Exercise: Copy out each line below exactly as it appears.

----------------

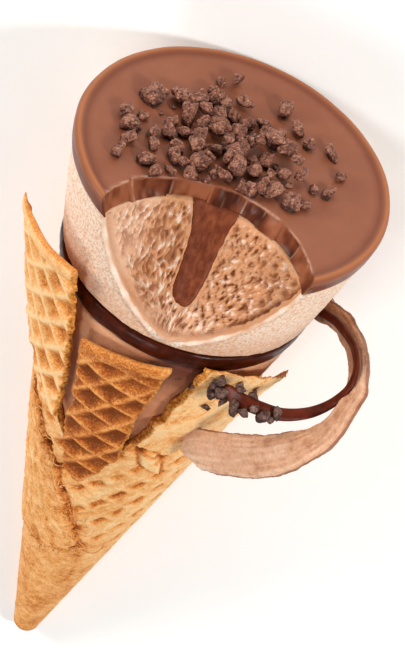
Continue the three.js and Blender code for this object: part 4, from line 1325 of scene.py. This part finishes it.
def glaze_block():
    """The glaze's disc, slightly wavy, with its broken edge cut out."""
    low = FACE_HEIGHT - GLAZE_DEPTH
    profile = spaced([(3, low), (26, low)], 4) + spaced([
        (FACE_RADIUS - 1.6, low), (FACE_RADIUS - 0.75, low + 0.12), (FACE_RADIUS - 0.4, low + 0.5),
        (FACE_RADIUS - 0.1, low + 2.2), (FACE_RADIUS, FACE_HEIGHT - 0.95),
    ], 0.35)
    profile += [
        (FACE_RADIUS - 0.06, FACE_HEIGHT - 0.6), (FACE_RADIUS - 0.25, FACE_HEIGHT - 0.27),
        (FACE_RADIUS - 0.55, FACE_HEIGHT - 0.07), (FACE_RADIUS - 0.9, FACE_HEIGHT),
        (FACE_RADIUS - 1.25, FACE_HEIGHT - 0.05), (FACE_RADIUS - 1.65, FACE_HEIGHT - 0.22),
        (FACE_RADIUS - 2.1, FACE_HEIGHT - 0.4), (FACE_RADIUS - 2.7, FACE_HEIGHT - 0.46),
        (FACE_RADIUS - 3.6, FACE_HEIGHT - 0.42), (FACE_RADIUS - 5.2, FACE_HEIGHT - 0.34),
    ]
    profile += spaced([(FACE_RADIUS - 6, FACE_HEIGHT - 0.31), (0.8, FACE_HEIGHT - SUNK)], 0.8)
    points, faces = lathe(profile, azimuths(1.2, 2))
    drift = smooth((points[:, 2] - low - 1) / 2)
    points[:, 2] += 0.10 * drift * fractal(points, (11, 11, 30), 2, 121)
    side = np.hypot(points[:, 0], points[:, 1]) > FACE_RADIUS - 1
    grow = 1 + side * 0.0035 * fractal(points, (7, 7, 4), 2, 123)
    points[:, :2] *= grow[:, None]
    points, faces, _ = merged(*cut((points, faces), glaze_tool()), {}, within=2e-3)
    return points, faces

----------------

Result of the task:
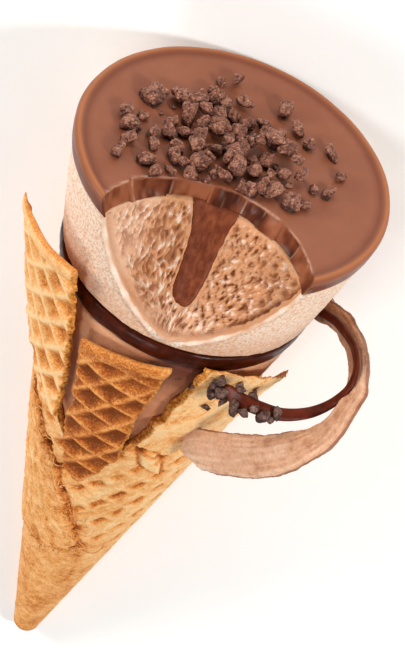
Continue the three.js and Blender code for this object: part 4, from line 1325 of scene.py. This part finishes it.
def glaze_block():
    """The glaze's disc, slightly wavy, with its broken edge cut out."""
    low = FACE_HEIGHT - GLAZE_DEPTH
    profile = spaced([(3, low), (26, low)], 4) + spaced([
        (FACE_RADIUS - 1.6, low), (FACE_RADIUS - 0.75, low + 0.12), (FACE_RADIUS - 0.4, low + 0.5),
        (FACE_RADIUS - 0.1, low + 2.2), (FACE_RADIUS, FACE_HEIGHT - 0.95),
    ], 0.35)
    profile += [
        (FACE_RADIUS - 0.06, FACE_HEIGHT - 0.6), (FACE_RADIUS - 0.25, FACE_HEIGHT - 0.27),
        (FACE_RADIUS - 0.55, FACE_HEIGHT - 0.07), (FACE_RADIUS - 0.9, FACE_HEIGHT),
        (FACE_RADIUS - 1.25, FACE_HEIGHT - 0.05), (FACE_RADIUS - 1.65, FACE_HEIGHT - 0.22),
        (FACE_RADIUS - 2.1, FACE_HEIGHT - 0.4), (FACE_RADIUS - 2.7, FACE_HEIGHT - 0.46),
        (FACE_RADIUS - 3.6, FACE_HEIGHT - 0.42), (FACE_RADIUS - 5.2, FACE_HEIGHT - 0.34),
    ]
    profile += spaced([(FACE_RADIUS - 6, FACE_HEIGHT - 0.31), (0.8, FACE_HEIGHT - SUNK)], 0.8)
    points, faces = lathe(profile, azimuths(1.2, 2))
    drift = smooth((points[:, 2] - low - 1) / 2)
    points[:, 2] += 0.10 * drift * fractal(points, (11, 11, 30), 2, 121)
    side = np.hypot(points[:, 0], points[:, 1]) > FACE_RADIUS - 1
    grow = 1 + side * 0.0035 * fractal(points, (7, 7, 4), 2, 123)
    points[:, :2] *= grow[:, None]
    points, faces, _ = merged(*cut((points, faces), glaze_tool()), {}, within=2e-3)
    return points, faces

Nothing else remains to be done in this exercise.